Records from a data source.

'''

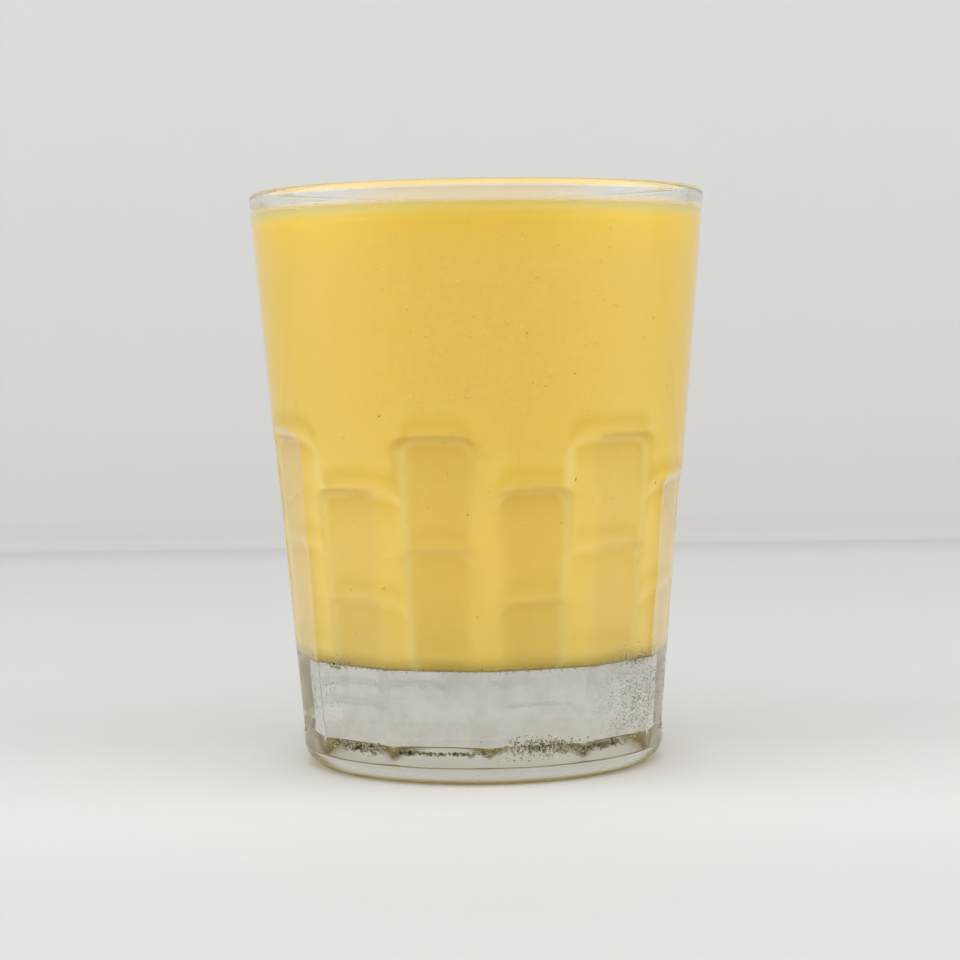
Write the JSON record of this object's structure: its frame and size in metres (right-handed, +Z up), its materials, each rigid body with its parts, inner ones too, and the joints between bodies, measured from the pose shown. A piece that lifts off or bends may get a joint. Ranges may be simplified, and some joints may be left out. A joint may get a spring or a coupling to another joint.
{
  "type": "mango lassi in a glass tumbler",
  "caption": "Thick yellow mango yoghurt drink in a tapering pressed glass tumbler with a round upper wall, staggered flat facets below and a thick clear base.",
  "frame": {"origin": "centre of the glass's underside, on the surface that it stands on", "axes": "+Z up along the glass's axis, -Y towards the viewer of the picture, +X to the viewer's right"},
  "size_m": [0.084, 0.084, 0.1054],
  "materials": {
    "clear_glass": "clear pressed glass, smooth",
    "mango_lassi": "smooth opaque yellow yoghurt drink"
  },
  "bodies": {
    "root": {"glass": "clear_glass", "lassi": "mango_lassi"}
  },
  "joints": []
}
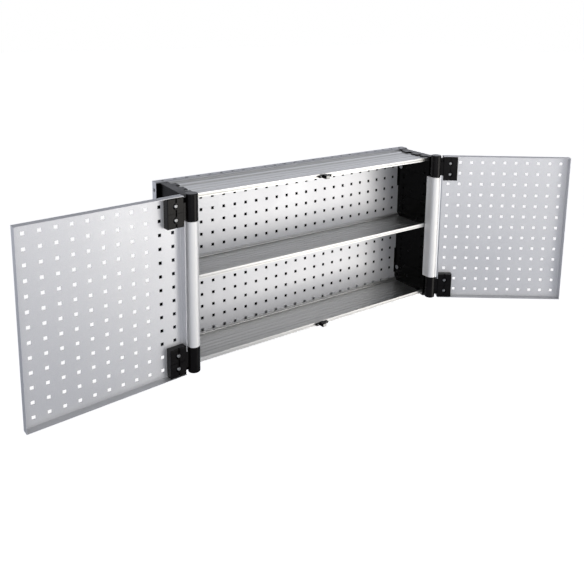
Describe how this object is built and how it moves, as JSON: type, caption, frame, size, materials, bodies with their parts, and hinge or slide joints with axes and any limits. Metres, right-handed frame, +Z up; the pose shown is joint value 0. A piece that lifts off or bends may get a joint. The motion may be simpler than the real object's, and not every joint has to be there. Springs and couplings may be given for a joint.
{
  "type": "wall tool cabinet",
  "caption": "Wall-mounted perforated tool cabinet with open shelves and a pair of perforated swing doors on extruded hinge posts",
  "frame": {"origin": "middle of the four wall bolts, on the wall plane", "axes": "+X right along the cabinet, +Y into the wall, +Z up"},
  "size_m": [1.7386, 0.4684, 0.512],
  "materials": {
    "panel_powder_coat": "silver-grey powder coat, fine texture, satin",
    "shelf_aluminium": "extruded, satin anodised",
    "post_aluminium": "extruded, bright satin anodised",
    "black_gloss_plastic": "moulded, semi-gloss",
    "black_plastic": "moulded, satin sheen",
    "white_nylon": "moulded nylon",
    "zinc_steel": "bright zinc plated steel",
    "black_steel": "black plated steel",
    "black_coated_steel": "black coated sheet steel, matt",
    "rod_steel": "drawn steel",
    "magnet_steel": "nickel plated magnet"
  },
  "bodies": {
    "cabinet": {"back_panel": "panel_powder_coat", "shelf_top": "shelf_aluminium", "shelf_middle": "shelf_aluminium", "shelf_bottom": "shelf_aluminium", "rear_cover": "black_coated_steel", "cover_rivets": "black_coated_steel", "shelf_pegs": "zinc_steel", "catch_screws": "zinc_steel", "catch_magnet_top": "magnet_steel", "catch_magnet_bottom": "magnet_steel", "catch_housing_top": "black_plastic", "catch_housing_bottom": "black_plastic", "gable_left": "black_gloss_plastic", "gable_right": "black_gloss_plastic", "gable_liner_left": "black_gloss_plastic", "gable_liner_right": "black_gloss_plastic", "liner_screws_left": "black_steel", "liner_screws_right": "black_steel", "panel_cams_left": "zinc_steel", "panel_cams_right": "zinc_steel", "cam_studs_left": "zinc_steel", "cam_studs_right": "zinc_steel", "cable_grommet_left": "black_plastic", "cable_grommet_right": "black_plastic", "hinge_post_left": "post_aluminium", "hinge_post_right": "post_aluminium", "post_screws_left": "zinc_steel", "post_screws_right": "zinc_steel", "hinge_rod_left": "rod_steel", "hinge_rod_right": "rod_steel", "rod_bushes_left": "white_nylon", "rod_bushes_right": "white_nylon", "shelf_screws_left": "zinc_steel", "shelf_screws_right": "zinc_steel"},
    "left_door": {"door_panel_left": "panel_powder_coat", "hinge_leaf_upper_left": "black_plastic", "hinge_leaf_lower_left": "black_plastic", "hinge_screws_left": "zinc_steel", "sleeve_nuts_left": "zinc_steel"},
    "right_door": {"door_panel_right": "panel_powder_coat", "hinge_leaf_upper_right": "black_plastic", "hinge_leaf_lower_right": "black_plastic", "hinge_screws_right": "zinc_steel", "sleeve_nuts_right": "zinc_steel"}
  },
  "joints": [
    {"name": "left_door_hinge", "type": "hinge", "parent": "cabinet", "child": "left_door", "pos_m": [-0.454, -0.2, 0], "axis": [0, 0, 1], "range_deg": [-5, 175]},
    {"name": "right_door_hinge", "type": "hinge", "parent": "cabinet", "child": "right_door", "pos_m": [0.454, -0.2, 0], "axis": [0, 0, -1], "range_deg": [-35.7, 144.3]}
  ]
}
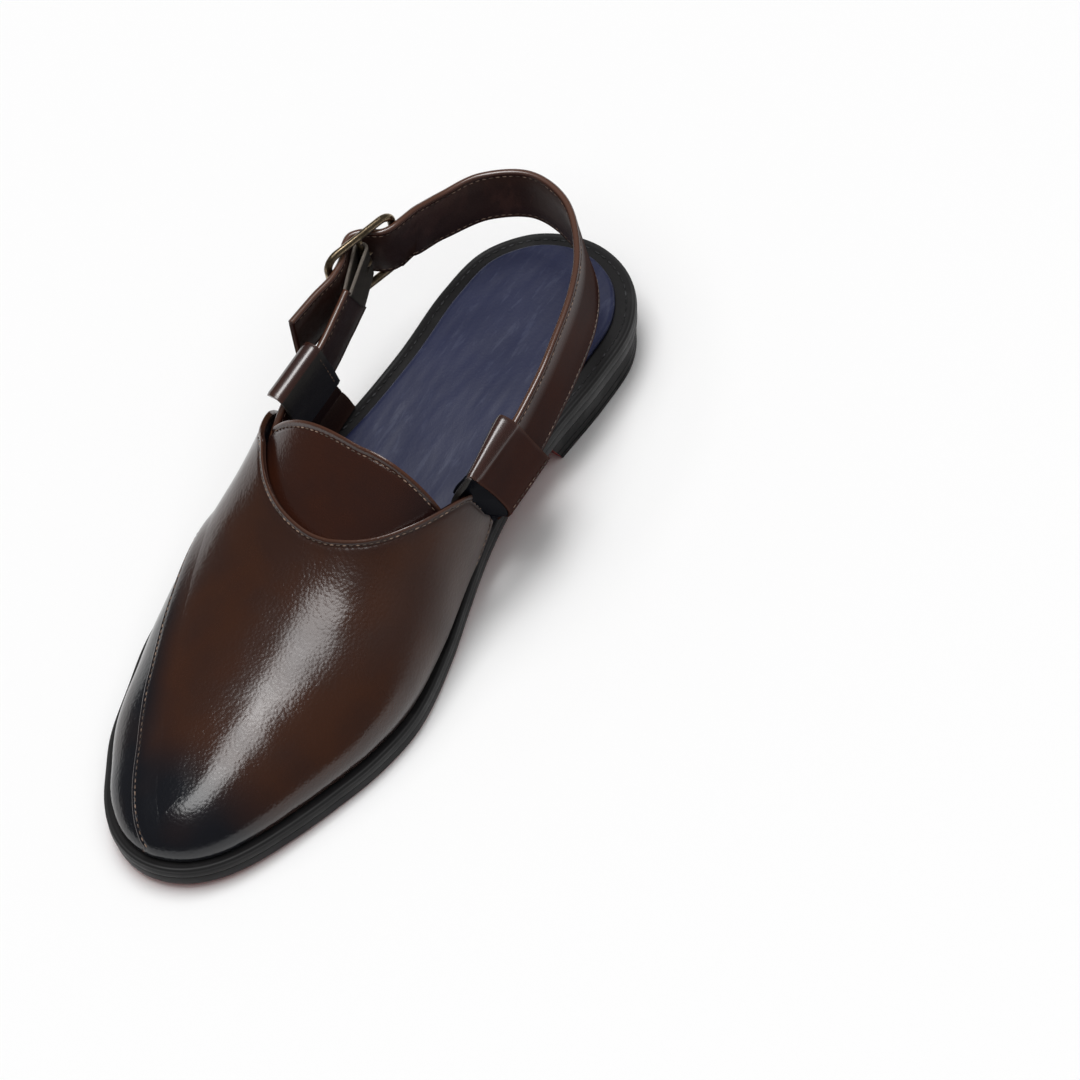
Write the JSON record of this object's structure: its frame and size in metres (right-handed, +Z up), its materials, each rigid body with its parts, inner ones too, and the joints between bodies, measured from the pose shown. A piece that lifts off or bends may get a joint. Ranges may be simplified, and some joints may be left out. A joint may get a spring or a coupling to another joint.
{
  "type": "peshawari chappal",
  "caption": "Brown leather peshawari chappal, right shoe: closed vamp, folded side loops, slingback strap with brass buckle, stitched sole and low heel.",
  "frame": {"origin": "on the floor under the middle of the shoe's box", "axes": "+Z up from the floor; toe towards -Y and heel towards +Y; inner side at +X, outer side with the buckle at -X"},
  "size_m": [0.1072, 0.2868, 0.0766],
  "materials": {
    "outsole": "lacquered red",
    "tread_pad": "matt black-brown tread",
    "heel": "satin black",
    "midsole": "satin black",
    "insole": "navy, lightly creased",
    "upper": "glossy burnished dark brown",
    "tongue": "glossy dark brown",
    "loop_medial": "glossy dark brown",
    "loop_lateral": "glossy dark brown",
    "strap_long": "glossy dark brown, edge stitched",
    "strap_front": "glossy dark brown, edge stitched",
    "elastic": "ribbed elastic web",
    "buckle_frame": "antique brass",
    "buckle_prong": "antique brass"
  },
  "bodies": {
    "root": {"outsole": "outsole", "tread_pad": "tread_pad", "heel": "heel", "midsole": "midsole", "insole": "insole", "upper": "upper", "tongue": "tongue", "loop_medial": "loop_medial", "loop_lateral": "loop_lateral", "strap_long": "strap_long", "strap_front": "strap_front", "elastic": "elastic", "buckle_frame": "buckle_frame", "buckle_prong": "buckle_prong"}
  },
  "joints": []
}
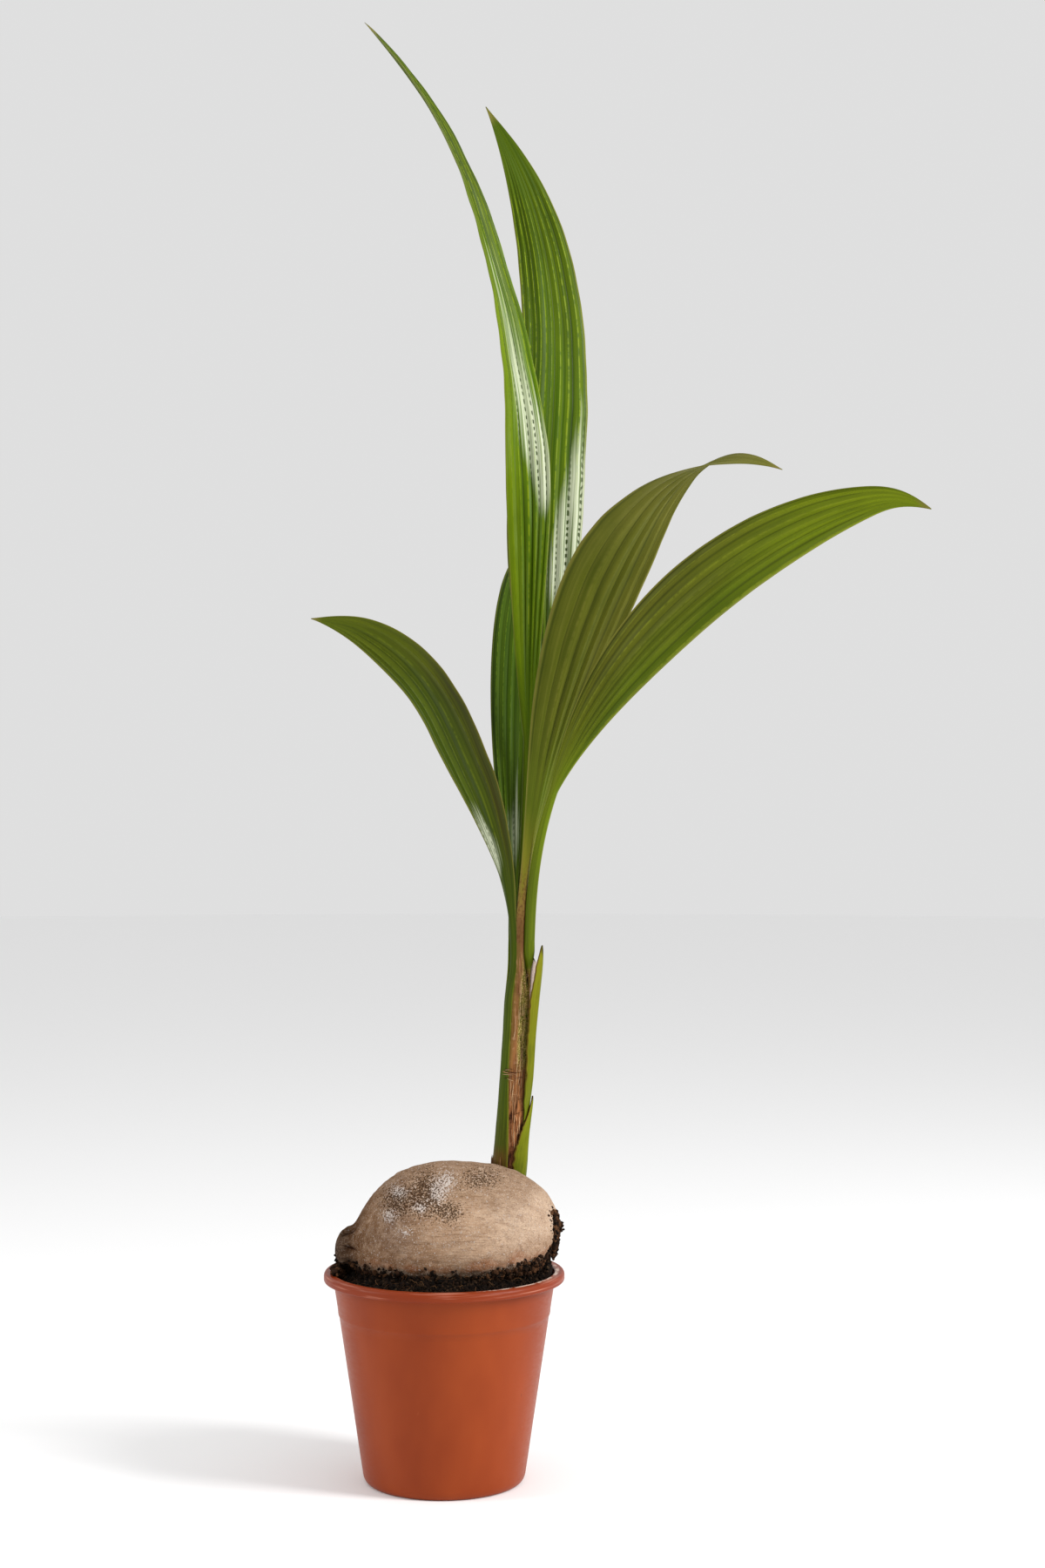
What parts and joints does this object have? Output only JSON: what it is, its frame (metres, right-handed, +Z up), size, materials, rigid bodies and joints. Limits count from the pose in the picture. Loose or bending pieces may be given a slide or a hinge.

'''

TASK TO CARRY OUT. Every line above should be repeated exactly; pictures stay out of the copy.

FULL ANSWER.
Write the JSON record of this object's structure: its frame and size in metres (right-handed, +Z up), its materials, each rigid body with its parts, inner ones too, and the joints between bodies, measured from the pose shown. A piece that lifts off or bends may get a joint. Ranges may be simplified, and some joints may be left out. A joint may get a spring or a coupling to another joint.
{
  "type": "mango lassi in a glass tumbler",
  "caption": "Thick yellow mango yoghurt drink in a tapering pressed glass tumbler with a round upper wall, staggered flat facets below and a thick clear base.",
  "frame": {"origin": "centre of the glass's underside, on the surface that it stands on", "axes": "+Z up along the glass's axis, -Y towards the viewer of the picture, +X to the viewer's right"},
  "size_m": [0.084, 0.084, 0.1054],
  "materials": {
    "clear_glass": "clear pressed glass, smooth",
    "mango_lassi": "smooth opaque yellow yoghurt drink"
  },
  "bodies": {
    "root": {"glass": "clear_glass", "lassi": "mango_lassi"}
  },
  "joints": []
}
Describe how this object is built and how it moves, as JSON: type, caption, frame, size, materials, bodies with their parts, and hinge or slide joints with axes and any limits. Metres, right-handed frame, +Z up; the pose shown is joint value 0. A piece that lifts off or bends may get a joint. The motion may be simpler than the real object's, and not every joint has to be there. Springs and couplings may be given for a joint.
{
  "type": "wall tool cabinet",
  "caption": "Wall-mounted perforated tool cabinet with open shelves and a pair of perforated swing doors on extruded hinge posts",
  "frame": {"origin": "middle of the four wall bolts, on the wall plane", "axes": "+X right along the cabinet, +Y into the wall, +Z up"},
  "size_m": [1.7386, 0.4684, 0.512],
  "materials": {
    "panel_powder_coat": "silver-grey powder coat, fine texture, satin",
    "shelf_aluminium": "extruded, satin anodised",
    "post_aluminium": "extruded, bright satin anodised",
    "black_gloss_plastic": "moulded, semi-gloss",
    "black_plastic": "moulded, satin sheen",
    "white_nylon": "moulded nylon",
    "zinc_steel": "bright zinc plated steel",
    "black_steel": "black plated steel",
    "black_coated_steel": "black coated sheet steel, matt",
    "rod_steel": "drawn steel",
    "magnet_steel": "nickel plated magnet"
  },
  "bodies": {
    "cabinet": {"back_panel": "panel_powder_coat", "shelf_top": "shelf_aluminium", "shelf_middle": "shelf_aluminium", "shelf_bottom": "shelf_aluminium", "rear_cover": "black_coated_steel", "cover_rivets": "black_coated_steel", "shelf_pegs": "zinc_steel", "catch_screws": "zinc_steel", "catch_magnet_top": "magnet_steel", "catch_magnet_bottom": "magnet_steel", "catch_housing_top": "black_plastic", "catch_housing_bottom": "black_plastic", "gable_left": "black_gloss_plastic", "gable_right": "black_gloss_plastic", "gable_liner_left": "black_gloss_plastic", "gable_liner_right": "black_gloss_plastic", "liner_screws_left": "black_steel", "liner_screws_right": "black_steel", "panel_cams_left": "zinc_steel", "panel_cams_right": "zinc_steel", "cam_studs_left": "zinc_steel", "cam_studs_right": "zinc_steel", "cable_grommet_left": "black_plastic", "cable_grommet_right": "black_plastic", "hinge_post_left": "post_aluminium", "hinge_post_right": "post_aluminium", "post_screws_left": "zinc_steel", "post_screws_right": "zinc_steel", "hinge_rod_left": "rod_steel", "hinge_rod_right": "rod_steel", "rod_bushes_left": "white_nylon", "rod_bushes_right": "white_nylon", "shelf_screws_left": "zinc_steel", "shelf_screws_right": "zinc_steel"},
    "left_door": {"door_panel_left": "panel_powder_coat", "hinge_leaf_upper_left": "black_plastic", "hinge_leaf_lower_left": "black_plastic", "hinge_screws_left": "zinc_steel", "sleeve_nuts_left": "zinc_steel"},
    "right_door": {"door_panel_right": "panel_powder_coat", "hinge_leaf_upper_right": "black_plastic", "hinge_leaf_lower_right": "black_plastic", "hinge_screws_right": "zinc_steel", "sleeve_nuts_right": "zinc_steel"}
  },
  "joints": [
    {"name": "left_door_hinge", "type": "hinge", "parent": "cabinet", "child": "left_door", "pos_m": [-0.454, -0.2, 0], "axis": [0, 0, 1], "range_deg": [-5, 175]},
    {"name": "right_door_hinge", "type": "hinge", "parent": "cabinet", "child": "right_door", "pos_m": [0.454, -0.2, 0], "axis": [0, 0, -1], "range_deg": [-35.7, 144.3]}
  ]
}
Write the JSON record of this object's structure: its frame and size in metres (right-handed, +Z up), its materials, each rigid body with its parts, inner ones too, and the joints between bodies, measured from the pose shown. A piece that lifts off or bends may get a joint. Ranges may be simplified, and some joints may be left out. A joint may get a spring or a coupling to another joint.
{
  "type": "peshawari chappal",
  "caption": "Brown leather peshawari chappal, right shoe: closed vamp, folded side loops, slingback strap with brass buckle, stitched sole and low heel.",
  "frame": {"origin": "on the floor under the middle of the shoe's box", "axes": "+Z up from the floor; toe towards -Y and heel towards +Y; inner side at +X, outer side with the buckle at -X"},
  "size_m": [0.1072, 0.2868, 0.0766],
  "materials": {
    "outsole": "lacquered red",
    "tread_pad": "matt black-brown tread",
    "heel": "satin black",
    "midsole": "satin black",
    "insole": "navy, lightly creased",
    "upper": "glossy burnished dark brown",
    "tongue": "glossy dark brown",
    "loop_medial": "glossy dark brown",
    "loop_lateral": "glossy dark brown",
    "strap_long": "glossy dark brown, edge stitched",
    "strap_front": "glossy dark brown, edge stitched",
    "elastic": "ribbed elastic web",
    "buckle_frame": "antique brass",
    "buckle_prong": "antique brass"
  },
  "bodies": {
    "root": {"outsole": "outsole", "tread_pad": "tread_pad", "heel": "heel", "midsole": "midsole", "insole": "insole", "upper": "upper", "tongue": "tongue", "loop_medial": "loop_medial", "loop_lateral": "loop_lateral", "strap_long": "strap_long", "strap_front": "strap_front", "elastic": "elastic", "buckle_frame": "buckle_frame", "buckle_prong": "buckle_prong"}
  },
  "joints": []
}
What parts and joints does this object have? Output only JSON: what it is, its frame (metres, right-handed, +Z up), size, materials, rigid bodies and joints. Limits count from the pose in the picture. Loose or bending pieces may be given a slide or a hinge.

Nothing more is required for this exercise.